Wild cat, Gatto selvaggio, ‟[Chat] sauvage”, un terme qui rappelle quelque chose à ceux qui ont connu la saison des luttes ouvrières en Italie au cours des deux décennies 1960-80.
Mais ce conflit de Rotterdam n’est pas un épisode isolé. Si nous regardons la scène à une échelle globale (la seule dimension acceptable lorsque l’on parle de shipping et de ports, qui sont de par leur nature, comme la finance et l’informatique, des marchés globaux), nous pouvons facilement remarquer que ce secteur est maintenant touché par une conflictualité de plus en plus âpre. Il ne s’agit plus d’épisodes de courte durée, quelques heures de grève rapidement résolues par la négociation ou tout simplement terminées à cause de la fatigue ou la peur chez les grévistes.
Á Rotterdam, la situation est revenue à la normale après plusieurs semaines. Á Los Angeles, en décembre 2012, la lutte des travailleurs du port, menée en particulier par les femmes travaillant dans les desk offices, a duré plus d’une semaine et a en outre déclenché un mouvement de grève sur la côte est des États-Unis qui a duré deux mois. À Hong Kong, en mai de cette année, les terminaux ont été bloqués pendant un mois par les travailleurs dans ce qui fut leur première expérience de grève, sans aucune organisation syndicale.
Si vous avez la patience d’aller sur le site www.thestrikeclub.com, vous pourrez facilement voir que l’intensité et surtout la durée des grèves dans les ports augmentent progressivement d’année en année. C’est d’autant plus significatif que cette tendance, clairement coordonnée par personne mais pour ainsi dire « spontanée », se révèle être particulièrement accentuée dans les hubs mondiaux comme le sont précisément Hong Kong, Rotterdam, le Los Angeles des conteneurs ou Newcastle, Australie, le plus grand terminal charbonnier du monde, où ont été menées pendant des mois des grèves tournantes et sélectives (rolling strikes) ou à Vancouver, où de la même manière, elles ont duré pendant trois mois. Et ces épisodes, qui affectent des hubs importants, créent, comme le dit une publication spécialisée à propos de la grève de Hong Kong, une situation extremely damaging, des dommages dévastateurs pour le trafic mondial.

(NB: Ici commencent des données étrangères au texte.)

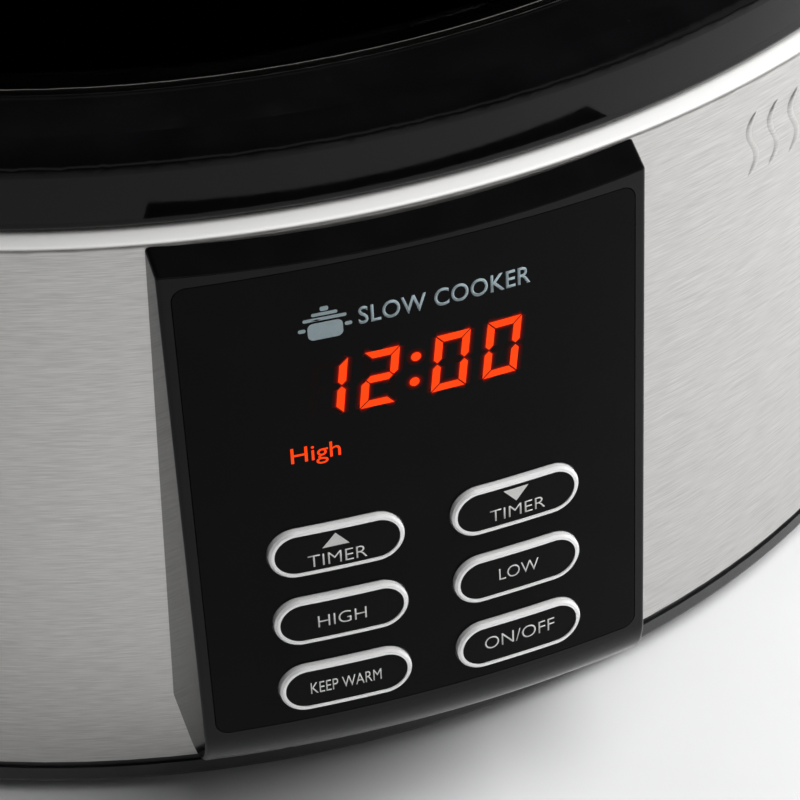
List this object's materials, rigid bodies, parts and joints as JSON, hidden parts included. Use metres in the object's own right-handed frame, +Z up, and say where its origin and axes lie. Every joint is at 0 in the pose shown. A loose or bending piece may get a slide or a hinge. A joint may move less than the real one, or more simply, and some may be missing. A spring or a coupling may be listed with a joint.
{
  "type": "slow cooker",
  "caption": "Oval countertop slow cooker with brushed-steel heating base, sloping control pod with keys and display, lift-out glazed crock and glass lid.",
  "frame": {"origin": "centre of the bounding box's footprint, on the surface the feet stand on", "axes": "+Z up, the control pod faces -Y, +X to the right of someone facing the pod"},
  "size_m": [0.461, 0.3199, 0.26],
  "materials": {
    "foot_rubber": "matte moulded rubber",
    "plated_steel": "zinc-plated sheet",
    "black_plastic": "fine-textured black plastic",
    "screw_steel": "plated steel",
    "brushed_shell": "brushed stainless, grain running round the oval",
    "well_metal": "aluminised steel",
    "heater_foil": "foil-faced heating element",
    "glass_fibre": "needled glass-fibre felt",
    "fuse_ceramic": "unglazed ceramic",
    "white_plastic": "natural nylon",
    "circuit_board": "green solder-masked board",
    "blue_plastic": "relay case",
    "dark_iron": "varnished laminations",
    "yellow_plastic": "capacitor case",
    "wire_sleeve": "silicone sleeve",
    "gloss_panel": "gloss black, tinted where the display shows through",
    "gloss_pod": "gloss black moulding",
    "display_window": "dark red display face",
    "ribbon_grey": "grey ribbon",
    "black_glaze": "gloss black glaze on stoneware",
    "clear_glass": "clear tempered glass",
    "bright_band": "polished stainless",
    "knob_plastic": "satin black phenolic",
    "key_chrome": "bright plated rim",
    "key_black": "gloss black cap"
  },
  "bodies": {
    "base": {"rubber_feet": "foot_rubber", "base_plate": "plated_steel", "base_skirt": "black_plastic", "base_screws": "screw_steel", "outer_wrap": "brushed_shell", "heating_well": "well_metal", "heater_band": "heater_foil", "insulation_blanket": "glass_fibre", "heater_strap": "plated_steel", "thermal_fuse": "fuse_ceramic", "tie_bolt": "screw_steel", "tie_nut": "screw_steel", "sensor_cup": "well_metal", "sensor_spring": "screw_steel", "board_standoffs": "white_plastic", "power_board": "circuit_board", "relay": "blue_plastic", "transformer": "dark_iron", "capacitor": "yellow_plastic", "terminal_block": "white_plastic", "wire_harness": "wire_sleeve", "cord_gland": "black_plastic", "left_handle": "black_plastic", "right_handle": "black_plastic", "handle_screws": "screw_steel", "faceplate": "gloss_panel", "pod_frame": "gloss_pod", "pod_screws": "screw_steel", "control_board": "circuit_board", "display_module": "display_window", "key_switches": "black_plastic", "ribbon_cable": "ribbon_grey"},
    "crock": {"crock": "black_glaze"},
    "lid": {"lid_glass": "clear_glass", "lid_band": "bright_band", "lid_knob": "knob_plastic", "knob_washer": "bright_band", "knob_screw": "screw_steel", "vent_grommet": "bright_band"},
    "timer_up_key": {"timer_up_rim": "key_chrome", "timer_up_cap": "key_black"},
    "timer_down_key": {"timer_down_rim": "key_chrome", "timer_down_cap": "key_black"},
    "high_key": {"high_rim": "key_chrome", "high_cap": "key_black"},
    "low_key": {"low_rim": "key_chrome", "low_cap": "key_black"},
    "keep_warm_key": {"keep_warm_rim": "key_chrome", "keep_warm_cap": "key_black"},
    "on_off_key": {"on_off_rim": "key_chrome", "on_off_cap": "key_black"}
  },
  "joints": [
    {"name": "timer_up_press", "type": "slide", "parent": "base", "child": "timer_up_key", "axis": [0, 0.9869, -0.1616], "range_m": [0, 0.0008], "stiffness_N_per_m": 2000},
    {"name": "timer_down_press", "type": "slide", "parent": "base", "child": "timer_down_key", "axis": [0, 0.9869, -0.1616], "range_m": [0, 0.0008], "stiffness_N_per_m": 2000},
    {"name": "high_press", "type": "slide", "parent": "base", "child": "high_key", "axis": [0, 0.9869, -0.1616], "range_m": [0, 0.0008], "stiffness_N_per_m": 2000},
    {"name": "low_press", "type": "slide", "parent": "base", "child": "low_key", "axis": [0, 0.9869, -0.1616], "range_m": [0, 0.0008], "stiffness_N_per_m": 2000},
    {"name": "keep_warm_press", "type": "slide", "parent": "base", "child": "keep_warm_key", "axis": [0, 0.9869, -0.1616], "range_m": [0, 0.0008], "stiffness_N_per_m": 2000},
    {"name": "on_off_press", "type": "slide", "parent": "base", "child": "on_off_key", "axis": [0, 0.9869, -0.1616], "range_m": [0, 0.0008], "stiffness_N_per_m": 2000},
    {"name": "crock_lift", "type": "slide", "parent": "base", "child": "crock", "axis": [0, 0, 1], "range_m": [0, 0.2]},
    {"name": "lid_lift", "type": "slide", "parent": "crock", "child": "lid", "axis": [0, 0, 1], "range_m": [0, 0.1]}
  ]
}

Mais pourquoi tout cela arrive-t-il ? Parce que nous ne l’avions pas remarqué auparavant, ou parce que quelque chose a changé ? Est-ce que c’est seulement dû au fait, comme croit le savoir quelqu’un, que dans les terminaux à conteneurs – Maasvlakte 2 en est le parfait exemple – on est passé à un stade ultérieur de l’automatisation qui a réduit les effectifs de la main d’œuvre de la place, ou y a-t-il autre chose ?

Ce n’est certainement pas la crise, car en effet, ces luttes éclatent dans des ports en croissance, ceux où les exploitants de terminaux réalisent des chiffres d’affaires abondants et avec une rentabilité peut-être tout aussi positive. Donc, il s’agit d’actions qui tendent à obtenir une redistribution des profits, une dynamique habituelle dans les conflits industriels. Mais pour déclencher une protestation, il faut qu’il y ait des conditions de malaise particulières chez les travailleurs, le désir de redistribution en lui-même ne suffit pas pour déclencher une action. Un des facteurs qui peut déterminer ce malaise est certainement l’augmentation de la charge de travail. Partout dans les terminaux, les directions poussent à travailler plus rapidement, à augmenter la productivité, le rendement horaire, généralement avec la même quantité de personnel. Toujours plus répandue est la technique de la sous-traitance (à Hong Kong, seuls les employés des entreprises qui ont le contrat de sous-traitance pour la manutention se sont mis en grève). Et enfin la sécurité. La sécurité, l’intégrité physique et psychique des travailleurs sont de plus en plus menacées par les pratiques de déréglementation, ainsi que la charge de travail.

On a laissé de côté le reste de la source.